= THE REQUEST =
Please output exactly the lines of the material from the first through the line containing "return shells", and nothing more.

= DATASET SECTION =
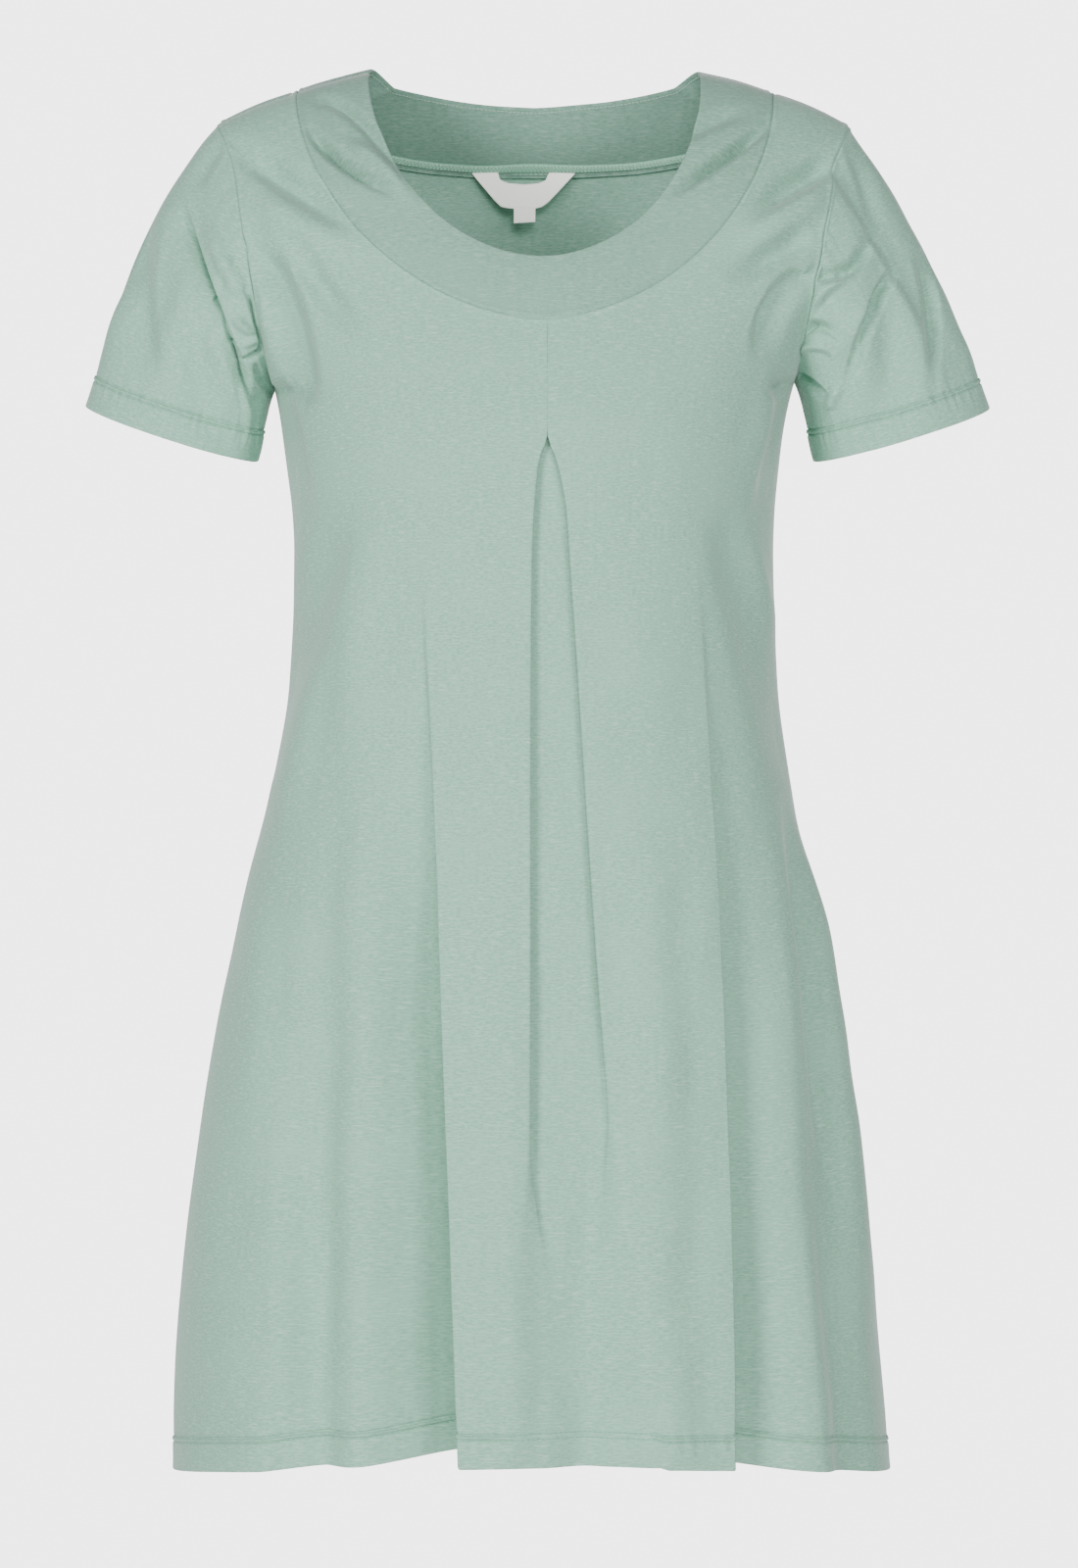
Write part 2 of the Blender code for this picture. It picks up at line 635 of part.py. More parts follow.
def walled(pieces):
    """Outer and inner faces of each piece. Rims that meet at a seam are mitred, and each is set
    back by half the seam gap."""
    normals = [grid_normals(piece.rows, piece.closed, piece.face_out) for piece in pieces]
    walls = [wall_of(piece) for piece in pieces]
    edges = []
    for number, piece in enumerate(pieces):
        edges += [(number, index) for side in sides_of(piece) for index in border(piece.rows, side)[0]]
    tree = KDTree(len(edges))
    for i, (number, index) in enumerate(edges):
        tree.insert(pieces[number].rows[index], i)
    tree.balance()
    seam_steps = {}
    for number, index in edges:
        near = tree.find_range(pieces[number].rows[index], SAME_POINT)
        meeting = sorted({edges[other] for _, other, _ in near})
        if len({piece for piece, _ in meeting}) > 1:
            directions = [normals[piece][place] for piece, place in meeting]
            seam_steps[number, index] = mitre(directions, [walls[piece][place] for piece, place in meeting])
    shells = []
    for number, piece in enumerate(pieces):
        steps = normals[number] * walls[number][..., None]
        for seam_number, index in seam_steps:
            if seam_number == number:
                steps[index] = seam_steps[number, index]
        faces = (piece.rows, piece.rows - steps)
        moved = [face.copy() for face in faces]
        for side in sides_of(piece):
            line, beside = border(piece.rows, side)
            for i, (index, inward) in enumerate(zip(line, beside)):
                near = [line[k] for k in (i - 1, i + 1) if 0 <= k < len(line)]
                if (number, index) not in seam_steps or not any((number, k) in seam_steps for k in near):
                    continue
                for face, plain in zip(moved, faces):
                    step = plain[inward] - plain[index]
                    face[index] += step / np.linalg.norm(step) * SEAM_GAP / 2.0
        shells.append(moved)
    return shells


def cloth(piece, outer, inner):
    """A closed piece of cloth lofted between its outer and inner faces."""
    down, across = piece.rows.shape[:2]
    width = across - 1 if piece.closed else across
    work = bmesh.new()
    faces = []
    for rows in (outer, inner):
        faces.append([[work.verts.new(rows[r, c]) for c in range(width)] for r in range(down)])
    front, behind = faces
    for r in range(down - 1):
        for c in range(across - 1):
            d = (c + 1) % width
            falling = np.linalg.norm(outer[r, c] - outer[r + 1, d])
            rising = np.linalg.norm(outer[r + 1, c] - outer[r, d])
            corners = [(r, c), (r + 1, c), (r + 1, d), (r, d)]
            if rising < falling:
                corners = corners[1:] + corners[:1]
            for triangle in (corners[:3], [corners[0], corners[2], corners[3]]):
                work.faces.new([front[i][k] for i, k in triangle])
                work.faces.new([behind[i][k] for i, k in triangle[::-1]])
    for c in range(across - 1):
        d = (c + 1) % width
        work.faces.new((front[0][c], front[0][d], behind[0][d], behind[0][c]))
        work.faces.new((front[-1][d], front[-1][c], behind[-1][c], behind[-1][d]))
    if not piece.closed:
        for r in range(down - 1):
            work.faces.new((front[r + 1][0], front[r][0], behind[r][0], behind[r + 1][0]))
            work.faces.new((front[r][-1], front[r + 1][-1], behind[r + 1][-1], behind[r][-1]))
    if piece.face_out < 0:
        bmesh.ops.reverse_faces(work, faces=work.faces)
    mesh = bpy.data.meshes.new(piece.name)
    work.to_mesh(mesh)
    work.free()
    mesh.shade_smooth()
    mesh.set_sharp_from_angle(angle=math.radians(50.0))
    mesh.materials.append(piece.material)
    return bpy.data.objects.new(piece.name, mesh)


def plain_material(name, colour, roughness):
    """A Principled material in one colour."""
    material = bpy.data.materials.new(name)
    material.use_nodes = True
    shader = material.node_tree.nodes["Principled BSDF"]
    shader.inputs["Base Color"].default_value = colour
    shader.inputs["Roughness"].default_value = roughness
    shader.inputs["Metallic"].default_value = 0.0
    return material


def label_pieces(material):
    """The woven label and its size tab, hung inside the back from the band seam."""
    edge = angle_at(LABEL_X - LABEL_HALF_WIDTH, LABEL_TOP_Z)
    hang_y = body_point(edge, LABEL_TOP_Z, BACK)[1] - BAND_WALL - LABEL_CLEARANCE
    bottom = LABEL_TOP_Z - LABEL_DROP
    label = [(LABEL_X + LABEL_HALF_WIDTH * x, LABEL_TOP_Z + LABEL_DROP * z) for x, z in LABEL_OUTLINE]
    tab = [(LABEL_X + TAB_WIDTH * x, bottom - SEAM_GAP + TAB_DROP * z) for x, z in TAB_OUTLINE]
    pieces = []
    for name, points in (("neck_label", label), ("size_tab", tab)):
        curve = bpy.data.curves.new(name + "_outline", "CURVE")
        curve.dimensions = "2D"
        curve.fill_mode = "BOTH"
        curve.extrude = LABEL_WALL / 2.0
        spline = curve.splines.new("POLY")
        spline.points.add(len(points) - 1)
        for point, (x, z) in zip(spline.points, points):
            point.co = (x, z, 0.0, 1.0)
        spline.use_cyclic_u = True
        curve.materials.append(material)
        piece = bpy.data.objects.new(name, curve)
        piece.location = (0.0, hang_y, 0.0)
        piece.rotation_euler = (math.radians(90.0), 0.0, 0.0)
        pieces.append(piece)
    return pieces


def build():
    """Builds every piece of the dress."""
    clear_scene()
    dress = bpy.data.collections.new("mini_dress")
    bpy.context.scene.collection.children.link(dress)
    jersey = plain_material("mint_jersey", MINT, 0.85)
    label = plain_material("woven_label", LABEL_WHITE, 0.8)
    front = panel_grid(FRONT, FRONT_FOLDS)
    back = panel_grid(BACK, BACK_FOLDS)
    pieces = [
        Piece("front_panel", front, WALL, HEM_WALL, False, 1, jersey),
        Piece("back_panel", back, WALL, HEM_WALL, False, -1, jersey),
        Piece("front_neck_band", neck_band(FRONT), BAND_WALL, 0.0, False, 1, jersey),
        Piece("back_neck_band", neck_band(BACK), BAND_WALL, 0.0, False, -1, jersey),
    ]
    for sleeve, folds in zip(SLEEVES, (LEFT_SLEEVE_FOLDS, RIGHT_SLEEVE_FOLDS)):
        edge = 0 if sleeve.side == LEFT else -1
        rings = sleeve_rings(sleeve, folds, front[:YOKE_ROWS, edge], back[:YOKE_ROWS, edge])
        name = "left_sleeve" if sleeve.side == LEFT else "right_sleeve"
        pieces.append(Piece(name, rings, WALL, HEM_WALL, True, -sleeve.side, jersey))
    for piece, (outer, inner) in zip(pieces, walled(pieces)):
        dress.objects.link(cloth(piece, outer, inner))
    for piece in label_pieces(label):
        dress.objects.link(piece)


build()
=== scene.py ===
"""Looks of the mint jersey mini dress: the panels as thin cloth with their folds and creases, turned
hems with twin stitching, the doubled neck bands, and the bare woven label.

Metres, +Z up, the front faces -Y. The shapes repeat the named sizes of the part's own source, at a
finer grid. Apart from that the walls are thinner, the pleat is shallower and opens higher up, and
two folds in front slide behind their edges. Creases are placed where the photograph shows them, as
seen from its camera, in the upright plane through the side seams.
"""

import math
from collections import namedtuple

import bpy
import numpy as np
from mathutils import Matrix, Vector


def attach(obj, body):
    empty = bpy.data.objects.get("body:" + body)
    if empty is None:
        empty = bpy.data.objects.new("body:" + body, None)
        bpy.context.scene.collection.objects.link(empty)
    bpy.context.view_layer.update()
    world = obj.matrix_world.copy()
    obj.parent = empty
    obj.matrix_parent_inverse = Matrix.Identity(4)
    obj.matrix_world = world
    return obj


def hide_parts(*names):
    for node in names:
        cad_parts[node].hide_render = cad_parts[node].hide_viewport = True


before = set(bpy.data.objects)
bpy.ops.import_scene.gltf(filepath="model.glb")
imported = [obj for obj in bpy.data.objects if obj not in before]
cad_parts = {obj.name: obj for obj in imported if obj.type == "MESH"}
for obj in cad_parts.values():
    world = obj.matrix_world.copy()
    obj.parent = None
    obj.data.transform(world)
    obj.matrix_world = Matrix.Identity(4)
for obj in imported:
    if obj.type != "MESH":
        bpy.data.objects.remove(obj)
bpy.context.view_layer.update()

FRONT = -1
BACK = 1
LEFT = -1
RIGHT = 1

# Camera of the photograph, level with the middle of the dress
CAMERA_X = 0.003
CAMERA_Z = -0.444
CAMERA_DISTANCE = 2.6
PICTURE_HEIGHT = 0.979

# Studio
FLOOR_Z = -1.45
FLOOR_RADIUS = 1.9
PAPER_LIGHT = 4.1
BACKDROP_LIGHT = 1.9
WALL_LIGHT = 0.16
CEILING_SHARE = 0.12
Softbox = namedtuple("Softbox", "name x y z width height power")
LIGHTS = (
    Softbox("key_left", -1.75, -2.50, -0.05, 1.0, 1.2, 86.0),
    Softbox("key_right", 1.50, -2.65, -0.15, 1.1, 1.3, 48.0),
    Softbox("front", 0.20, -3.10, 0.50, 0.8, 0.8, 46.0),
)

# Cloth
CLOTH_GIRTH = 0.19
BAND_WALL = 0.0020
BAND_PROUD = 0.0002
FRONT_BAND_SLACK = 0.0004
BACK_BAND_SLACK = 0.0045
BACK_BAND_LAP = 0.0025
BACK_BAND_LAP_OUT = 0.0003
HEM_HEIGHT = 0.0180
HEM_ROLL = 0.0007
SEAM_ALLOWANCE = 0.0030
CROWDING = 1.7
YOKE_CROWDING = 1.25
SLEEVE_CROWDING = 1.15

# Relief of seams: a ditch at the seam and a ridge beside it
SEAM_DITCH = 0.00046
SEAM_DITCH_REACH = 0.0006
SEAM_RIDGE = 0.00040
SEAM_RIDGE_AWAY = 0.0018
SEAM_RIDGE_REACH = 0.0013
SIDE_SEAM_STRENGTH = 0.55
BAND_END_STRENGTH = 0.8
BAND_PUFF = 0.0009

# Relief of hems: a ditch under each row of stitches, a ridge between them, puckers, and a step
HEM_DITCH = 0.00095
HEM_DITCH_REACH = 0.00065
HEM_RIDGE = 0.00038
HEM_RIDGE_REACH = 0.0009
HEM_STEP = 0.00045
PUCKER_HEIGHT = 0.00024
PUCKER_REACH = 0.0075
PUCKER_TURNS = (520.0, 91.0, 857.0)
HEM_STEP_REACH = 0.0012
HEM_STEP_END = 0.032
HEM_STEP_FADE = 0.012

# Shoulders and side seams
SEAM_Y = 0.006
SHOULDER_ROUND = 0.090
SHOULDER_ROLL = 0.028
SHOULDER_ROLL_DROP = 0.050
LEFT_ROLL_HEIGHT = 0.0062
RIGHT_ROLL_HEIGHT = 0.0045
FRONT_SQUARENESS = 2.4
BACK_SQUARENESS = 2.6
UNDERARM_Z = -0.196
HEM_SIDE_Z = -0.870
HEM_FRONT_LIFT = 0.026
HEM_BACK_LIFT = 0.010
FOLD_HEM_LIFT = 0.22
FOLD_FADE = 0.35
CREASE_FADE = 0.22

# Neck
NECK_HALF_WIDTH = 0.104
FRONT_NECK_DEPTH = 0.127
FRONT_NECK_SHAPE = 1.95
BACK_NECK_DEPTH = 0.0125
BACK_NECK_SHAPE = 1.4
BAND_HALF_WIDTH = 0.148
BAND_END_Z = -0.0125
FRONT_BAND_DEPTH = 0.153
FRONT_BAND_SHAPE = 1.83
BACK_BAND_DEPTH = 0.038
BACK_BAND_SHAPE = 2.5
NECK_SWAY = 0.005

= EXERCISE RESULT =
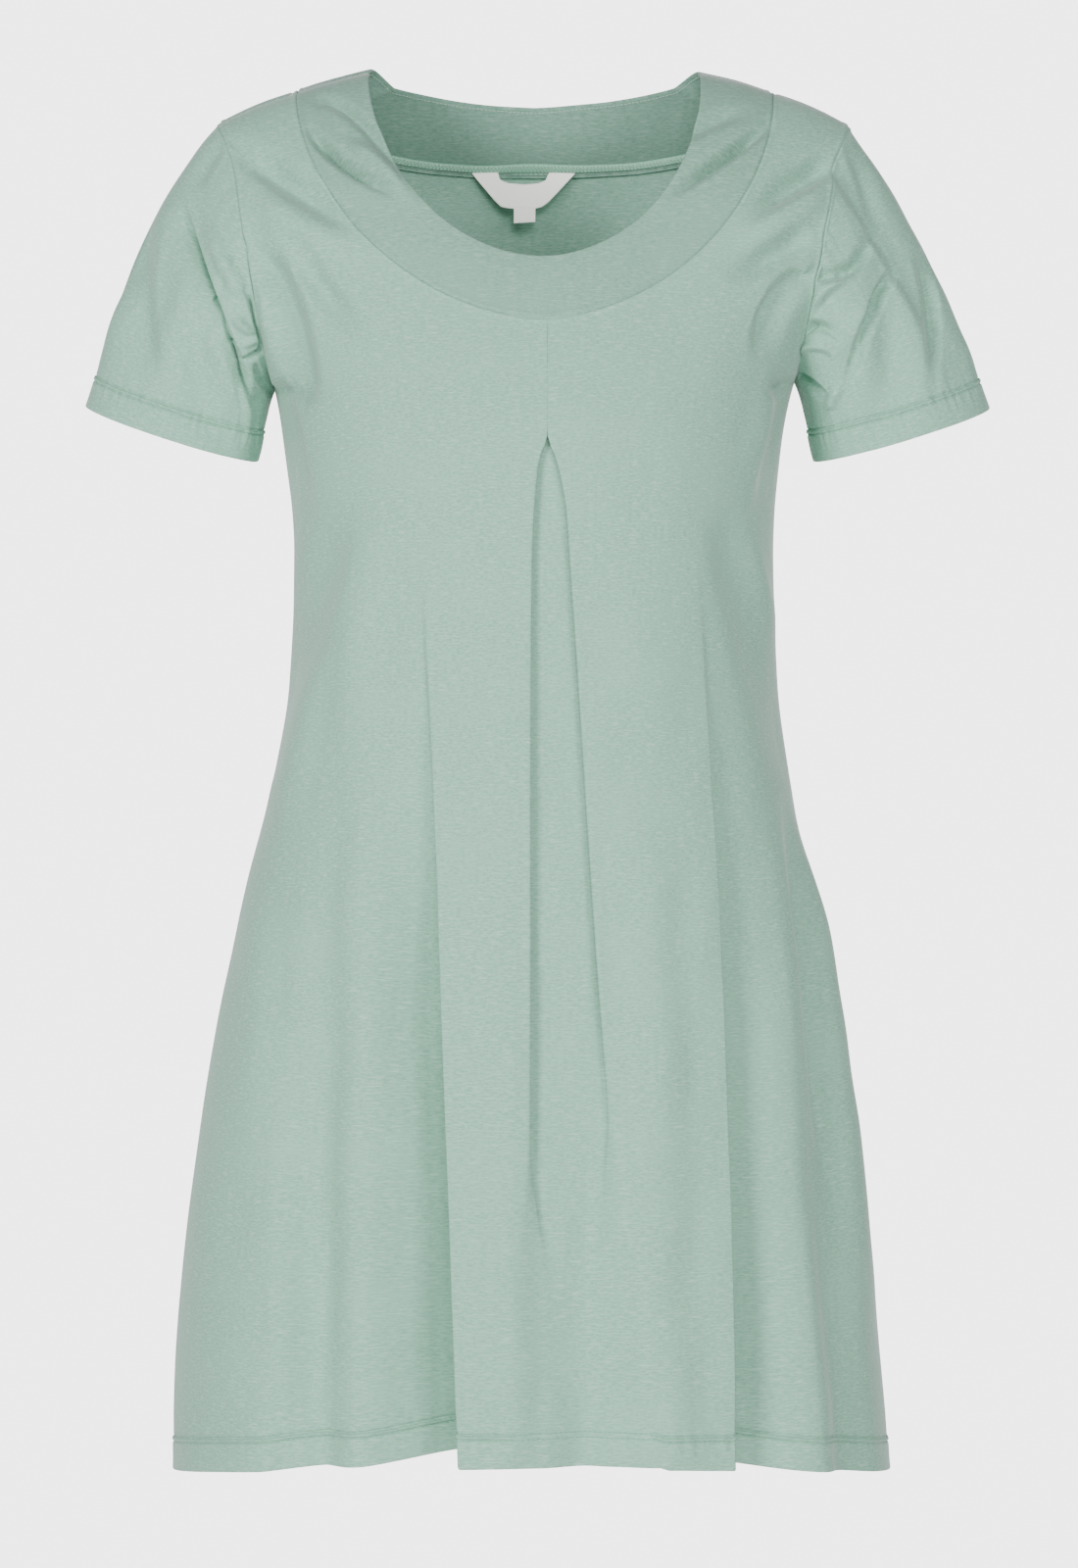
Write part 2 of the Blender code for this picture. It picks up at line 635 of part.py. More parts follow.
def walled(pieces):
    """Outer and inner faces of each piece. Rims that meet at a seam are mitred, and each is set
    back by half the seam gap."""
    normals = [grid_normals(piece.rows, piece.closed, piece.face_out) for piece in pieces]
    walls = [wall_of(piece) for piece in pieces]
    edges = []
    for number, piece in enumerate(pieces):
        edges += [(number, index) for side in sides_of(piece) for index in border(piece.rows, side)[0]]
    tree = KDTree(len(edges))
    for i, (number, index) in enumerate(edges):
        tree.insert(pieces[number].rows[index], i)
    tree.balance()
    seam_steps = {}
    for number, index in edges:
        near = tree.find_range(pieces[number].rows[index], SAME_POINT)
        meeting = sorted({edges[other] for _, other, _ in near})
        if len({piece for piece, _ in meeting}) > 1:
            directions = [normals[piece][place] for piece, place in meeting]
            seam_steps[number, index] = mitre(directions, [walls[piece][place] for piece, place in meeting])
    shells = []
    for number, piece in enumerate(pieces):
        steps = normals[number] * walls[number][..., None]
        for seam_number, index in seam_steps:
            if seam_number == number:
                steps[index] = seam_steps[number, index]
        faces = (piece.rows, piece.rows - steps)
        moved = [face.copy() for face in faces]
        for side in sides_of(piece):
            line, beside = border(piece.rows, side)
            for i, (index, inward) in enumerate(zip(line, beside)):
                near = [line[k] for k in (i - 1, i + 1) if 0 <= k < len(line)]
                if (number, index) not in seam_steps or not any((number, k) in seam_steps for k in near):
                    continue
                for face, plain in zip(moved, faces):
                    step = plain[inward] - plain[index]
                    face[index] += step / np.linalg.norm(step) * SEAM_GAP / 2.0
        shells.append(moved)
    return shells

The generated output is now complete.